L’ambassade avait bien fait les choses, ils avaient même repeint le buste de Marianne juste pour nous. La cérémonie s’est très bien passée, comme dans les films. Enfin, comme dans un film en particulier.Vous avez vu 4 mariages et un enterrement, le service avec Rowan Atkinson, alias Mr Bean? C’était tout à fait ça. Le consul stagiaire avait notre âge, (12 ans et demi, à peu près) c’était son premier mariage, il n’arrêtait pas de se tromper dans le code civil, qu’il a d’ailleurs lâché à plusieurs reprises, il bégayait, il a failli se trouver mal, il s’étouffait …Marichéri et moi étions morts de rire, c’était très romantique. Pour se faire pardonner et la pluie s’étant arrêté trois minutes, le consul nous a laissé faire des photos dans le parc de l’ambassade (ben oui, pas de limo, pas de bouquet fleur, pas de photographe non plus…c’était un mariage DIY).

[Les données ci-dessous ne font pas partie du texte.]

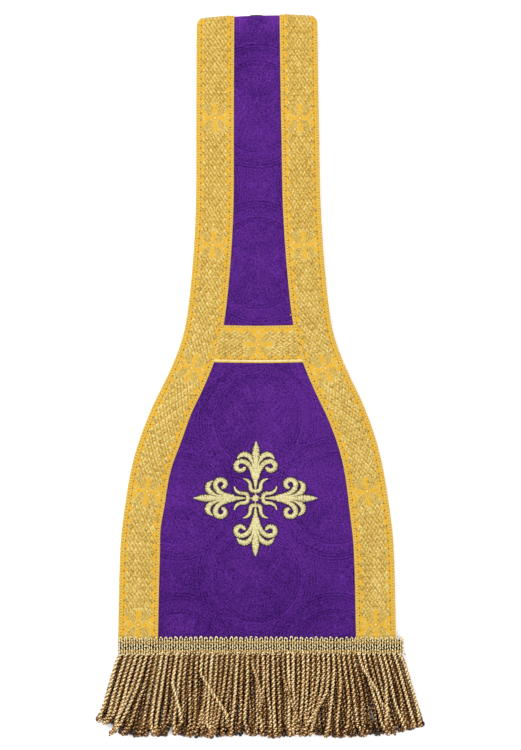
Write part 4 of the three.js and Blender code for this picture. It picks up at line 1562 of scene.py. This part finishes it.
class MakeFoldCross(bpy.types.Operator):
    """Embroiders the small plain cross at the middle of the band, mostly behind the fold"""

    bl_idname = "maniple.make_fold_cross"
    bl_label = "Small cross"

    def execute(self, context):
        settings = context.scene.maniple_embroidery
        chance = np.random.default_rng(FOLD_CROSS["seed"])
        pitch, bar, arm = settings.pitch / MM, FOLD_CROSS["bar"] / 2, FOLD_CROSS["arm"]
        aside, bulge = dome(9)
        rise = FOLD_CROSS["crown"] * bulge + ON_CLOTH + SATIN["reach"]
        paths, tones = [], []
        for upright in (True, False):
            for run in np.arange(-arm, arm, pitch):
                if not upright and abs(run) < bar:
                    continue
                reach = bar * aside * (1 + FOLD_CROSS["varies"] * chance.normal())
                x, y = (reach, run) if upright else (run, reach)
                paths.append(place(FOLD_CROSS["across"] + x, FOLD_CROSS["along"] + y, rise))
                tones.append(chance.random())
        satin = threads(
            "cross_fold_satin", paths, tones, settings.thread / MM / 2, SATIN["sides"],
            bpy.data.materials["gilt_thread"],
        )
        dress(satin, "gold_thread", "cross_fold")
        return {"FINISHED"}


class MakeFringes(bpy.types.Operator):
    """Twists the bullion strands of both legs and weaves their headings"""

    bl_idname = "maniple.make_fringes"
    bl_label = "Bullion fringes"

    def execute(self, context):
        settings = context.scene.maniple_fringe
        bullion, gimp = bullion_material(settings), gimp_material(settings)
        # The tape is a real part, and its dark brown also stands for shade in the gaps between the
        # gimp's legs.
        tape = plain_material("heading_tape", settings.core, 0.4, 0.8)
        for k, (name, row) in enumerate(ROWS.items()):
            *lay, steps, sides, thick, shade_under, strays = row
            paths, girths, tones, crests = strand_paths(
                settings, *lay, steps, settings.seed + k, strays
            )
            # The rows under the upper one are painted darker, as shade under it.
            made = threads(
                name, paths, [tone - shade_under for tone in tones], settings.ply / MM / 2 * thick,
                sides, bullion, girths, crests,
            )
            dress(made, "bullion", *ROW_STANDS_FOR.get(name, []))
        for end, (low, high) in TAPES.items():
            base = heading_base(f"heading_{end}_tape", low, high)
            dress(add_object(base.name, base, tape), "bullion")
            paths, girths, tones = heading_paths(settings, high + 0.1)
            made = threads(
                f"heading_{end}_gimp", paths, tones, HEADING["gimp"], 6, gimp, girths
            )
            dress(made, "bullion")
        return {"FINISHED"}


class MakeCloth(bpy.types.Operator):
    bl_idname = "maniple.make_cloth"
    bl_label = "Damask band"

    def execute(self, context):
        settings = context.scene.maniple_cloth
        lining = plain_material(
            "purple_lining", settings.lining, 0.7, 0.6, 0.6, 0.06, (1, 3, 1)
        )
        cloth = add_object("band_cloth", cloth_mesh(settings), damask_material(settings), lining)
        dress(cloth, "damask", "band")
        half = half_width(np.linspace(0, CLOTH_END, 400))
        flat = (2 * half.max() * MM, 2 * CLOTH_END * MM)
        area = 4 * half.mean() * CLOTH_END * MM * MM
        return {"FINISHED"}


FLOOR = {"reach": 6.0, "level": -0.0002}  # metres, as all of the stage
SEEN_TALL = 0.5025  # height of the view at the cloth
AIM = (-0.00092, 0.00017, 0.006)
# Softboxes: where they stand, share of the light, size.
SOFTBOXES = {
    "softbox_left": ((-1.1, 0.9, 1.5), 1, 0.9),
    "softbox_right": ((1.3, -0.5, 1.7), 0.4, 1.2),
}


class MakeStage(bpy.types.Operator):
    """Lays the pale floor, sets the soft light and aims the camera straight down"""

    bl_idname = "maniple.make_stage"
    bl_label = "Stage"

    def execute(self, context):
        settings = context.scene.maniple_stage
        material, nodes, shader = new_material("pale_floor", 0.9)
        tint = nodes.noise(60, 2, 0.5)
        pale = (settings.floor,) * 3
        feed(nodes, shader, Base_Color=nodes.mix(tint, pale, dimmed(pale, 0.985)))
        corners = [
            (x * FLOOR["reach"], y * FLOOR["reach"], FLOOR["level"])
            for x, y in ((-1, -1), (1, -1), (1, 1), (-1, 1))
        ]
        floor = bpy.data.meshes.new("floor")
        floor.from_pydata(corners, [], [(0, 1, 2, 3)])
        add_object("floor", floor, material)

        world = bpy.data.worlds.new("studio")
        world.use_nodes = True
        sky = world.node_tree.nodes["Background"]
        sky.inputs["Color"].default_value = (1, 1, 1, 1)
        sky.inputs["Strength"].default_value = settings.sky
        context.scene.world = world
        for name, (spot, share, size) in SOFTBOXES.items():
            light = bpy.data.lights.new(name, "AREA")
            light.energy = settings.softbox * share
            light.size = size
            lamp = bpy.data.objects.new(name, light)
            lamp.location = spot
            lamp.rotation_euler = (-Vector(spot)).to_track_quat("-Z", "Y").to_euler()
            context.scene.collection.objects.link(lamp)

        camera = bpy.data.cameras.new("camera")
        camera.sensor_fit = "VERTICAL"
        camera.sensor_height = 36
        camera.lens = camera.sensor_height * settings.distance / SEEN_TALL
        camera.clip_end = 50
        eye = bpy.data.objects.new("camera", camera)
        eye.matrix_world = Matrix.Translation(Vector(AIM) + Vector((0, 0, settings.distance)))
        context.scene.collection.objects.link(eye)
        context.scene.camera = eye
        context.scene.view_settings.view_transform = "Standard"
        return {"FINISHED"}


OPERATORS = (
    MakeGalloons, MakeCrossbars, MakeStitches, MakeCross,
    MakeFoldCross, MakeFringes, MakeCloth, MakeStage,
)
SETTINGS = {
    "maniple_cloth": ClothSettings,
    "maniple_braid": BraidSettings,
    "maniple_embroidery": EmbroiderySettings,
    "maniple_fringe": FringeSettings,
    "maniple_stage": StageSettings,
}


class ManiplePanel(bpy.types.Panel):
    """Lists the pieces of the maniple and their settings"""

    bl_idname = "VIEW3D_PT_maniple"
    bl_label = "Roman Maniple"
    bl_space_type = "VIEW_3D"
    bl_region_type = "UI"
    bl_category = "Maniple"

    def draw(self, context):
        for operator in OPERATORS:
            self.layout.operator(operator.bl_idname)
        for name, group in SETTINGS.items():
            box = self.layout.box()
            box.label(text=group.__doc__)
            for prop in group.__annotations__:
                box.prop(getattr(context.scene, name), prop)


def register():
    for group in SETTINGS.values():
        bpy.utils.register_class(group)
    for name, group in SETTINGS.items():
        setattr(bpy.types.Scene, name, PointerProperty(type=group))
    for cls in (*OPERATORS, ManiplePanel):
        bpy.utils.register_class(cls)


def unregister():
    for cls in (ManiplePanel, *reversed(OPERATORS)):
        bpy.utils.unregister_class(cls)
    for name, group in SETTINGS.items():
        delattr(bpy.types.Scene, name)
        bpy.utils.unregister_class(group)


THREADS = thread_group()
STITCHES = stitch_group()


def main():
    register()
    for operator in OPERATORS:
        name = operator.bl_idname.split(".")[1]
        getattr(bpy.ops.maniple, name)()


if __name__ == "__main__":
    main()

La réception a remonté le niveau. Dans les pays anglo saxon, les nouveaux mariés sont accueillis devant le hall de l’hôtel, sur un tapis rouge et un pingouin serveur leur présente une coupe de champagne (chacun) sur un plateau argenté devant l’assemblée des invités, du personnel et des passants en délire qui applaudissent, si. J’étais enceinte. Je n’ai pas bu mon champagne (merci L’Ado!). Tout était remarquablement bien organisé (forcément, c’était pour la brochure publicitaire), le DJ fourni par l’hôtel nous a demandé ce qu’on avait préparé comme chorégraphie pour notre première danse. Euh, WTF? Il faut qu’on fasse le spectacle? Du coup, il a choisi tout seul, le seul truc vaguement francophone qu’il avait en réserve. Céline Dion. (Marichéri est fan de heavy métal et de jazz, il a adoré) et pendant qu’on se trémoussait bêtement en canard, les serveurs débarrassaient les assiettes du dessert. Mon assiette. Avec mon dessert toujours dedans.

17 ans plus tard, on en rit encore. Et on referait exactement pareil (sauf que je veux manger mes profiteroles et boire mon champagne!).